£12.5m gift to Oxford and Cambridge aims to bridge STEM gap for disadvantaged students

Oxford and Cambridge universities have each received a £6.25m donation from an anonymous benefactor to expand outreach and support for disadvantaged students in science, technology, engineering and mathematics (STEM). The £12.5m joint gift will fund new and existing initiatives aimed at raising attainment, improving access and increasing the number of underrepresented students progressing into STEM degrees.

Although administered separately, the programmes at the two universities will share resources, online platforms and academic tutors to maximise their combined impact. The goal is to build a joined-up support system for students aged 14 through to university, tackling persistent gaps in opportunity and achievement.

At Oxford, the funding will allow the Mathematical, Physical and Life Sciences Division to launch a targeted GCSE mathematics mentoring programme, designed to support students from low socio-economic backgrounds. Participants will receive weekly tutorials and attend residential sessions at Oxford, with the aim of boosting confidence and take-up of maths and further maths at A-level. The programme will support approximately 850 students over four years.

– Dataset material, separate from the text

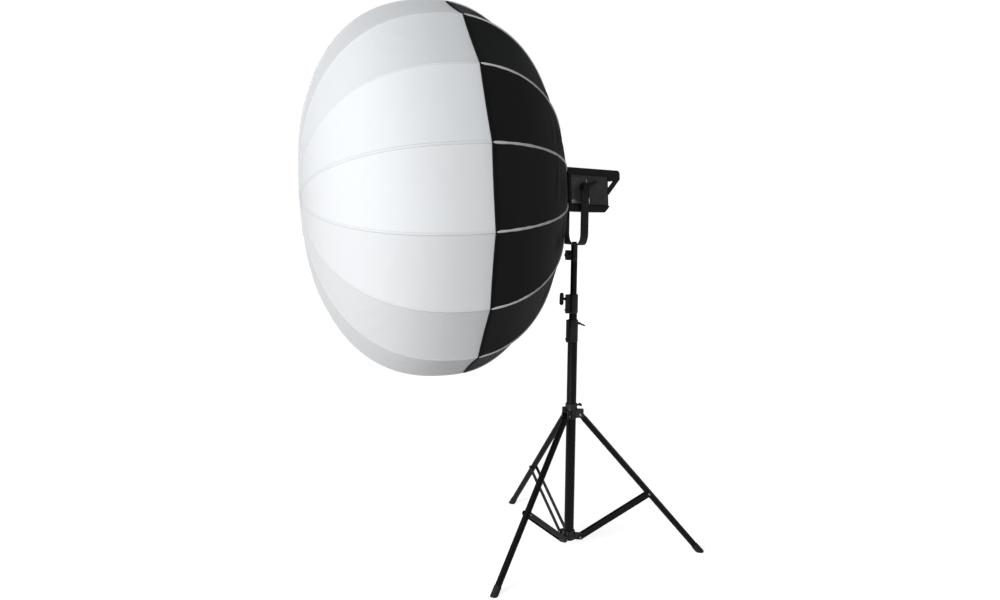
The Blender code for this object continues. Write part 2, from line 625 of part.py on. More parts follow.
def leg_mesh():
    """A tube that hangs from its hinge at the origin, with a flat tongue that the collar's pin goes through."""
    end, inner = LEG_LENGTH - 0.010, LEG_RADIUS - TUBE_WALL
    tube = turned([(0, -0.018), (LEG_RADIUS, -0.018), (LEG_RADIUS, -end), (inner, -end), (inner, -0.024),
                   (0, -0.024)])
    tongue = prism(stadium((0, 0), (0, -0.012), 0.009), -0.0094, 0.0094, "Y")
    return cut(joined(tube, tongue), rod(PIN_RADIUS + RUNNING, -0.02, 0.02, "Y", steps=12))


def foot_mesh():
    """A rubber cap over the leg's end, cut level where it stands on the floor."""
    top, seat, end = LEG_LENGTH - 0.034, LEG_LENGTH - 0.0097, LEG_LENGTH + 0.0075
    bore = LEG_RADIUS + GAP
    cap = turned([(0, -end), (FOOT_RADIUS - 0.003, -end), (FOOT_RADIUS, -end + 0.003), (FOOT_RADIUS, -top - 0.002),
                  (FOOT_RADIUS - 0.001, -top), (bore, -top), (bore, -seat), (0, -seat)])
    bm = bmesh.new()
    bm.from_mesh(cap)
    down = Vector((-math.sin(LEG_SPREAD), 0, -math.cos(LEG_SPREAD)))
    bmesh.ops.bisect_plane(bm, geom=bm.verts[:] + bm.edges[:] + bm.faces[:], dist=1e-6,
                           plane_co=(0, 0, -LEG_LENGTH), plane_no=down, clear_outer=True)
    rim = [edge for edge in bm.edges if edge.is_boundary]
    bmesh.ops.edgeloop_fill(bm, edges=rim)
    return finished(bm)


def brace_mesh(length):
    """Two flat straps either side of the leg, joined by the spider's pin. Their far ends carry rivet heads."""
    outer = STRAP_INNER + STRAP_THICKNESS
    outline = stadium((0, 0), (0, length), STRAP_HALF)
    straps = [prism(outline, low, high, "Y") for low, high in ((-outer, -STRAP_INNER), (STRAP_INNER, outer))]
    pin = rod(PIN_RADIUS, -outer - 0.001, outer + 0.001, "Y", steps=12)
    heads = [rod(0.0058, low, high, "Y", (0, 0, z), 12) for z in (0, length)
             for low, high in ((-outer - 0.0016, -outer + 0.001), (outer - 0.001, outer + 0.0016))]
    return joined(pin, *straps, *heads)


def build_legs(rig, sliding):
    joint = LEG_LENGTH * BRACE_SHARE
    rivet = Vector((LEG_PIVOT_RADIUS + joint * math.sin(LEG_SPREAD),
                    LEG_PIVOT_HEIGHT - joint * math.cos(LEG_SPREAD)))
    brace = rivet - Vector((SPIDER_PIVOT_RADIUS, SPIDER_PIVOT_HEIGHT))
    lean = math.atan2(brace.x, brace.y)
    meshes = {"leg": leg_mesh(), "foot": foot_mesh(), "brace": brace_mesh(brace.length)}
    for i, azimuth in enumerate(LEG_AZIMUTHS, 1):
        side = Matrix.Rotation(azimuth, 4, "Z")
        hinge = side @ Matrix.Translation((LEG_PIVOT_RADIUS, 0, LEG_PIVOT_HEIGHT))
        leg = empty(f"leg_hinge_{i}", sliding, hinge @ Matrix.Rotation(-LEG_SPREAD, 4, "Y"))
        node(f"leg_{i}", meshes["leg"], "stand_tube", leg)
        node(f"foot_{i}", meshes["foot"], "foot_rubber", leg)
        foot = side @ Matrix.Translation((SPIDER_PIVOT_RADIUS, 0, SPIDER_PIVOT_HEIGHT))
        node(f"brace_{i}", meshes["brace"], "stand_tube", rig, foot @ Matrix.Rotation(lean, 4, "Y"))


def main():
    for obj in list(bpy.data.objects):
        bpy.data.objects.remove(obj)
    rig = empty("rig", place=Matrix.Translation((0, COLUMN_Y, 0)))
    mid_section, top_section = build_tubes(rig)
    build_upper_clamp(mid_section)
    build_lower_clamp(rig)
    build_spider(rig)
    build_legs(rig, build_leg_collar(rig))
    yoke = build_yoke(top_section)
    tipped = Matrix.Translation((0, 0, HEAD_HEIGHT)) @ Matrix.Rotation(NOSE_DOWN, 4, "X")
    head = empty("head", yoke, tipped)
    build_lamp(head)
    build_softbox(head)


main()
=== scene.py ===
"""Looks for a lantern softbox on a lamp head and light stand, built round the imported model.

Metres, +Z up. The lantern's cloth, its seams, the lamp's grilles and the legs' grooved tubes are modelled
here. Everything else keeps its CAD shape, with small fastenings added and a node material on each.
"""

import json
import math

import bmesh
import bpy
import numpy as np
from mathutils import Matrix, Vector


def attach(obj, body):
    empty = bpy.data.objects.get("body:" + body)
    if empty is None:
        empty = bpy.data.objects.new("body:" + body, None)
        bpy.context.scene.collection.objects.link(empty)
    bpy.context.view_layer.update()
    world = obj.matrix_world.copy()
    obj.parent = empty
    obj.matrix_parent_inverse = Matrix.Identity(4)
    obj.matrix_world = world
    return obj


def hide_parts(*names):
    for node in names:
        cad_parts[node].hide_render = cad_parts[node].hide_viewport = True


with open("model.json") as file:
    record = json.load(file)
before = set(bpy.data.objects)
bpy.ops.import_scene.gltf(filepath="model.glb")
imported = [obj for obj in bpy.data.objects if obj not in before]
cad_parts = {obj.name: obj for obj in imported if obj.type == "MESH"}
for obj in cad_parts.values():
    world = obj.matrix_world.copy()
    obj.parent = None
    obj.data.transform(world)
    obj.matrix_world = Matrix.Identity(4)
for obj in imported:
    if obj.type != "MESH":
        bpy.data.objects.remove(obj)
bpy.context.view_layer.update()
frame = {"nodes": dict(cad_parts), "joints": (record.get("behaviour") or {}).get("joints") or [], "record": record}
NODES = frame["nodes"]
JOINTS = {joint["name"]: joint for joint in frame["joints"]}

PIVOT = Vector(JOINTS["head_tilt"]["pos_m"])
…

The gift will also expand Oxford’s online COMPOS outreach programme, which helps 14–19-year-olds develop deeper skills in physics and maths. The platform, running since 2021, will now increase capacity from 500 to 1,200 students annually and broaden its subject offering to include chemistry, biology, computer science and pure mathematics. In addition, Oxford’s bridging programme for incoming undergraduates will be scaled up, with more places on its residential week and extended online academic preparation throughout the transition into university life.

Cambridge will use its share of the donation to secure two major STEM access initiatives through to 2031. Isaac Physics, a free online learning platform developed by Cambridge academics, allows teachers to assign structured problem sets across physics, maths, chemistry and biology. It is currently used by more than 700,000 students and educators worldwide.

STEM SMART, which builds on Isaac Physics, supplements weekly assignments with live tutorials and mentoring by university students. The most engaged pupils are invited to attend a four-day residential at a Cambridge college. Independent evaluations have found the programme significantly boosts A-level performance and university admissions among disadvantaged students.

Leaders at both universities have hailed the gift as a transformational opportunity to reach more students and build a stronger, more inclusive pipeline into STEM. By combining high-quality resources with targeted mentoring and immersive experiences, the initiatives aim to unlock potential and address the structural barriers that still limit access to science and technology careers.